Source excerpt
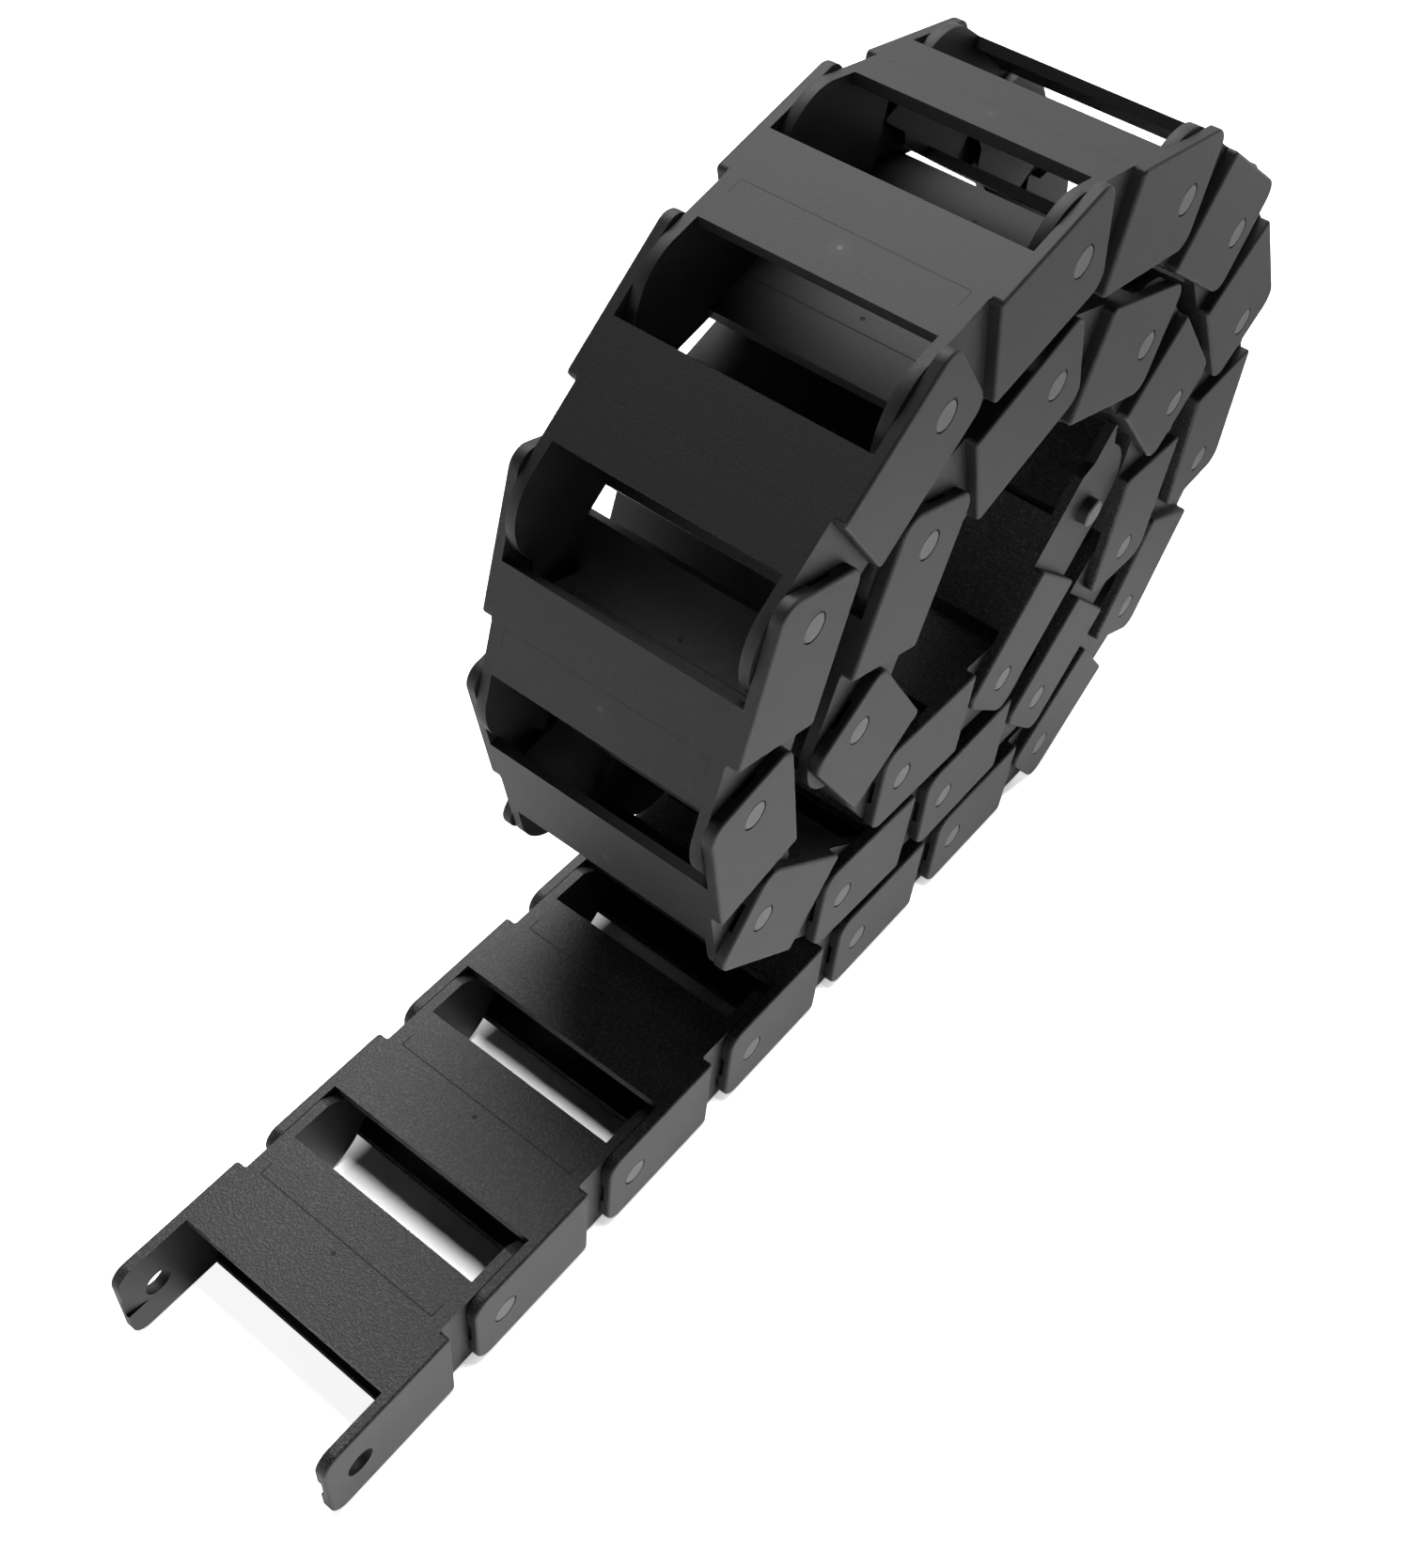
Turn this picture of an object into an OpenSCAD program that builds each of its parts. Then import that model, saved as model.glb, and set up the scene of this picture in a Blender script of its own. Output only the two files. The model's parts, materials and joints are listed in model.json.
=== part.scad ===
// Cable drag chain, partly wound up: a flat tail and a coil of about one and a half turns.
// Every link is one moulding: two side plates that step inwards behind the eye, two crossbars,
// and two pins that snap into the eyes of the next link.
//
// Link frame: the origin is the eye axis midway between the plates, +Y runs along the link to its
// pins, and +Z points to the inside of the bend. The chain frame is the frame of the first link.

/* [Chain] */
// Number of links
links = 28; // [8:1:28]
// Distance from the eye axis to the pin axis
pitch = 33; // [30:0.5:40]
// Radius of the pin axes when the chain is bent as far as its stops allow
bend_radius = 37; // [34:0.5:75]

/* [Cable channel] */
// Width between the inner ears
inner_w = 40; // [20:1:100]
// Height between the crossbars
inner_h = 15.9; // [14:0.1:18]

/* [Walls] */
// Thickness of both crossbars
bar_t = 1.8; // [1.2:0.1:3]
// Thickness of the outer plates
plate_t = 2; // [1.2:0.05:3.5]
// Thickness of the inner ears
ear_t = 1.85; // [1.2:0.05:3.5]

/* [Side plates] */
// Distance from the eye axis to the front edge
nose = 6.8; // [5:0.1:8]
// Radius of the two front corners
nose_corner = 3.2; // [0.5:0.1:4]
// Length of the step where a plate is two walls thick
step_len = 3.2; // [1.5:0.1:5]
// Radius of the two rear corners of the outer plates
rear_corner = 0.8; // [0.2:0.1:1.5]

/* [Crossbars] */
// Distance from the eye axis to the front edge of the upper crossbar
upper_front = 8; // [7:0.1:10]
// Distance from the eye axis to the front edge of the lower crossbar
lower_front = 10.7; // [9.5:0.1:12]
// Distance from the rear edges of both crossbars to the pin axis
bar_back = 3.3; // [2.5:0.1:6]

/* [Eyes and pins] */
// Diameter of the pins
pin_d = 5.1; // [3.5:0.1:6]
// Chamfer at the free end of each pin
pin_chamfer = 0.3; // [0.1:0.05:0.6]
// Radius of the heel below each pin
heel_r = 10.3; // [8:0.1:11]
// Share of the plate that the lead-in groove cuts away at the front edge
groove_share = 0.35; // [0.1:0.05:0.5]

/* [Clearances] */
// Radial clearance of a pin in its eye
pin_gap = 0.05; // [0.02:0.01:0.1]
// Gap between an inner ear and the outer plate around it
side_gap = 0.15; // [0.05:0.05:0.4]
// Gap left between a tooth and the crossbar that stops it
stop_gap = 0.2; // [0.05:0.05:0.4]
// Gap between a turning edge and the crossbar that it passes
bar_gap = 0.6; // [0.3:0.1:1]
// Gap between a turning edge and the plate or step that it passes
turn_gap = 0.8; // [0.4:0.1:1.5]

/* [Hidden] */
$fn = 64;
// Overlap of solids that are joined or cut
over = 0.01;
// Reach of a cut past the face that it opens
reach = 1;

link_h = inner_h + 2 * bar_t;
half_h = link_h / 2;
ear_in = inner_w / 2;
ear_out = ear_in + ear_t;
plate_in = ear_out + side_gap;
plate_out = plate_in + plate_t;
eye_r = pin_d / 2 + pin_gap;

// Height of the flat on which a crossbar stops, over the pin axis
stop_h = inner_h / 2 - stop_gap;
// Circles about a pin that its ear stays inside, set by the inner front edges of the next crossbars
crown_r = norm([upper_front, inner_h / 2]) - bar_gap;
toe = norm([lower_front, inner_h / 2]) - 2 * bar_gap;
// Circle about the eye that the front corners of a side plate stay inside
nose_r = norm([nose - nose_corner, half_h - nose_corner]) + nose_corner;
// The plates end where the nose of the next link turns past them
plate_rear = pitch - nose_r - 2 * turn_gap;
step_front = plate_rear - step_len;
// The tooth ends where it turns past the step of the next link
tooth_r = step_front - turn_gap;

// Bend at the eye of each link from the second on, as the chain lies wound up
wound = [0, 0, 0, 0, 0, 41, 24, 29, 31, 21, 25, 23, 24, 37, 27, 41, 34, 4, 47, 39, 46, 30, 36,
         52.9, 52.9, 52.9, 52.9];
// Link height over pitch up to which the turns of the coil clear each other
wound_height = 0.592;
// Bend at which the stops meet
max_bend = 2 * asin(pitch / 2 / bend_radius);
// The coil opens by this share when the stops allow less bend, or the links are too high for it
slack = max(0, 1 - max_bend / max(wound), 1.4 * (link_h / pitch / wound_height - 1));
// It opens most at its root, which ends with this link
root_end = 12;
root_slack = 2.5 * slack;

function bend(i) = wound[i - 2] * (1 - (i <= root_end ? root_slack : slack));
function heading(i) = i <= 1 ? 0 : heading(i - 1) + bend(i);
function eye_at(i) = i <= 1 ? [0, 0] : eye_at(i - 1) + pitch * [cos(heading(i - 1)), sin(heading(i - 1))];
function link_name(i) = str("link_", i < 10 ? "0" : "", i);

// Stands an outline drawn in (Y, Z) across the chain, from x = from to x = to
module across(from, to) {
    translate([from, 0, 0])
        rotate([90, 0, 90])
            linear_extrude(to - from)
                children();
}

// Draws its children on both sides of the chain
module both_sides() {
    children();
    mirror([1, 0, 0])
        children();
}

// Rectangle from y0 to y1 over the height of a link, with round corners at both ends
module plate_outline(y0, y1, front_r, rear_r) {
    difference() {
        translate([y0, -half_h])
            square([y1 - y0, link_h]);
        corner_cut([y0, -half_h], front_r, 0);
        corner_cut([y0, half_h], front_r, -90);
        corner_cut([y1, -half_h], rear_r, 90);
        corner_cut([y1, half_h], rear_r, 180);
    }
}

// What rounding takes off a square corner at a point; the corner opens towards turn + 45 degrees
module corner_cut(at, r, turn) {
    translate(at)
        rotate(turn)
            difference() {
                translate([-reach, -reach])
                    square(r + reach);
                translate([r, r])
                    circle(r);
            }
}

// Outline of an inner ear about its pin: crown above, tooth in front and heel below
module ear_outline() {
    // The flat that the lower crossbar of the next link meets at full bend, cut at the toe
    flat_low = (toe * sin(max_bend) - stop_h) / cos(max_bend);
    apex = [stop_h / tan(max_bend / 2), stop_h];
    heel = [toe - heel_r, heel_r - half_h];
    translate([step_front - pitch, -half_h])
        square([pitch - step_front + heel.x, link_h]);
    intersection() {
        circle(crown_r);
        square([crown_r, half_h]);
    }
    intersection() {
        circle(tooth_r);
        polygon([[0, heel.y], [toe, heel.y], [toe, flat_low], apex, [0, stop_h]]);
    }
    intersection() {
        translate(heel)
            circle(heel_r);
        translate([heel.x, -half_h])
            square([heel_r, heel_r]);
    }
}

// Side plate with its eye, groove and step
module outer_plate() {
    difference() {
        union() {
            across(plate_in, plate_out)
                plate_outline(-nose, plate_rear, nose_corner, rear_corner);
            across(ear_in, plate_in + over)
                translate([step_front, -half_h])
                    square([step_len, link_h]);
        }
        translate([plate_in - reach, 0, 0])
            rotate([0, 90, 0])
                cylinder(h = plate_t + 2 * reach, r = eye_r);
        lead_in();
    }
}

// Groove on the inner face that lets a pin slide in from the front edge up to the eye
module lead_in() {
    depth = groove_share * plate_t;
    slope = depth / (nose - eye_r);
    translate([plate_in, 0, -eye_r])
        linear_extrude(2 * eye_r)
            polygon([[-reach, -eye_r], [0, -eye_r], [depth + slope * reach, -nose - reach],
                     [-reach, -nose - reach]]);
}

// Inner ear with its pin, which ends flush with the outer plate of the next link
module inner_ear() {
    pin_len = plate_out - ear_in - over;
    across(ear_in, ear_out)
        translate([pitch, 0])
            ear_outline();
    translate([ear_in + over, pitch, 0])
        rotate([0, 90, 0]) {
            cylinder(h = pin_len - pin_chamfer, d = pin_d);
            translate([0, 0, pin_len - pin_chamfer])
                cylinder(h = pin_chamfer, d1 = pin_d, d2 = pin_d - 2 * pin_chamfer);
        }
}

// Crossbar whose lower face is at height z; it widens to the outer plates in front of the step
module crossbar(front, z) {
    translate([-plate_in - over, front, z])
        cube([2 * (plate_in + over), step_front + step_len / 2 - front, bar_t]);
    translate([-ear_in - over, front, z])
        cube([2 * (ear_in + over), pitch - bar_back - front, bar_t]);
}

// One moulded link in its own frame
module link() {
    both_sides() {
        outer_plate();
        inner_ear();
    }
    crossbar(upper_front, half_h - bar_t);
    crossbar(lower_front, -half_h);
}

// Link number i where it lies in the chain
module placed_link(i) {
    eye = eye_at(i);
    color("dimgray")
        translate([0, eye.x, eye.y])
            rotate([heading(i), 0, 0])
                link();
}

for (i = [1:links])
    placed_link(i);
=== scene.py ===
"""Dresses the cable drag chain: its moulded links, the table it stands on, the lights and the camera.

Lengths are in metres. The frame is the chain's own: the origin is the middle of the eye axis at the
free end of the tail, +X runs along the pins, +Y along the tail towards the coil, and +Z is up.
A link's own frame has its origin on its eye axis, +Y towards its pins and +Z to the inside of the bend.
"""

from __future__ import annotations

import functools
import json
import logging
import math
from dataclasses import dataclass
from enum import Enum

import bmesh
import bpy
from mathutils import Matrix, Vector

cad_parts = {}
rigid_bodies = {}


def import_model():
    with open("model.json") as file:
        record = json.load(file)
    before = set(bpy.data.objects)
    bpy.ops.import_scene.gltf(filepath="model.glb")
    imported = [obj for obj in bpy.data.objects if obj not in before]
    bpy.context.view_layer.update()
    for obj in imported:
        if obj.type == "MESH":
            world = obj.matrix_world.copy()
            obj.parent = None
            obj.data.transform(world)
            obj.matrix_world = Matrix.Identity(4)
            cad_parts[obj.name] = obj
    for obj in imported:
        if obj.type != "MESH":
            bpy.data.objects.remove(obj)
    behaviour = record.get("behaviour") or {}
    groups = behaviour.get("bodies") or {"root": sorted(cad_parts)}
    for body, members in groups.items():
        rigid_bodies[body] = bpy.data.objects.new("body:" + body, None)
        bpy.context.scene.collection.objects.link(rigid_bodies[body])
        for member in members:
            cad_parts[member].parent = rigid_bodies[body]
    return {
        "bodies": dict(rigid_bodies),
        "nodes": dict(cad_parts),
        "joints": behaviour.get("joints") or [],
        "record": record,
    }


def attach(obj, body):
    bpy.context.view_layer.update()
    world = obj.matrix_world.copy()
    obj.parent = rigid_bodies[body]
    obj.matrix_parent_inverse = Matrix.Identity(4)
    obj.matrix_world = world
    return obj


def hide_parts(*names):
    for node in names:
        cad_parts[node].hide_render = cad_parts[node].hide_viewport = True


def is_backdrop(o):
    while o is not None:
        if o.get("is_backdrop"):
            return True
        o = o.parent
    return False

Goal
Would you quote everything above from the line containing "in the chain" down to the line containing "bpy.data.objects.remove(obj)"? Include both of those lines and nothing else.

Output for this exercise
// Link number i where it lies in the chain
module placed_link(i) {
    eye = eye_at(i);
    color("dimgray")
        translate([0, eye.x, eye.y])
            rotate([heading(i), 0, 0])
                link();
}

for (i = [1:links])
    placed_link(i);
=== scene.py ===
"""Dresses the cable drag chain: its moulded links, the table it stands on, the lights and the camera.

Lengths are in metres. The frame is the chain's own: the origin is the middle of the eye axis at the
free end of the tail, +X runs along the pins, +Y along the tail towards the coil, and +Z is up.
A link's own frame has its origin on its eye axis, +Y towards its pins and +Z to the inside of the bend.
"""

from __future__ import annotations

import functools
import json
import logging
import math
from dataclasses import dataclass
from enum import Enum

import bmesh
import bpy
from mathutils import Matrix, Vector

cad_parts = {}
rigid_bodies = {}


def import_model():
    with open("model.json") as file:
        record = json.load(file)
    before = set(bpy.data.objects)
    bpy.ops.import_scene.gltf(filepath="model.glb")
    imported = [obj for obj in bpy.data.objects if obj not in before]
    bpy.context.view_layer.update()
    for obj in imported:
        if obj.type == "MESH":
            world = obj.matrix_world.copy()
            obj.parent = None
            obj.data.transform(world)
            obj.matrix_world = Matrix.Identity(4)
            cad_parts[obj.name] = obj
    for obj in imported:
        if obj.type != "MESH":
            bpy.data.objects.remove(obj)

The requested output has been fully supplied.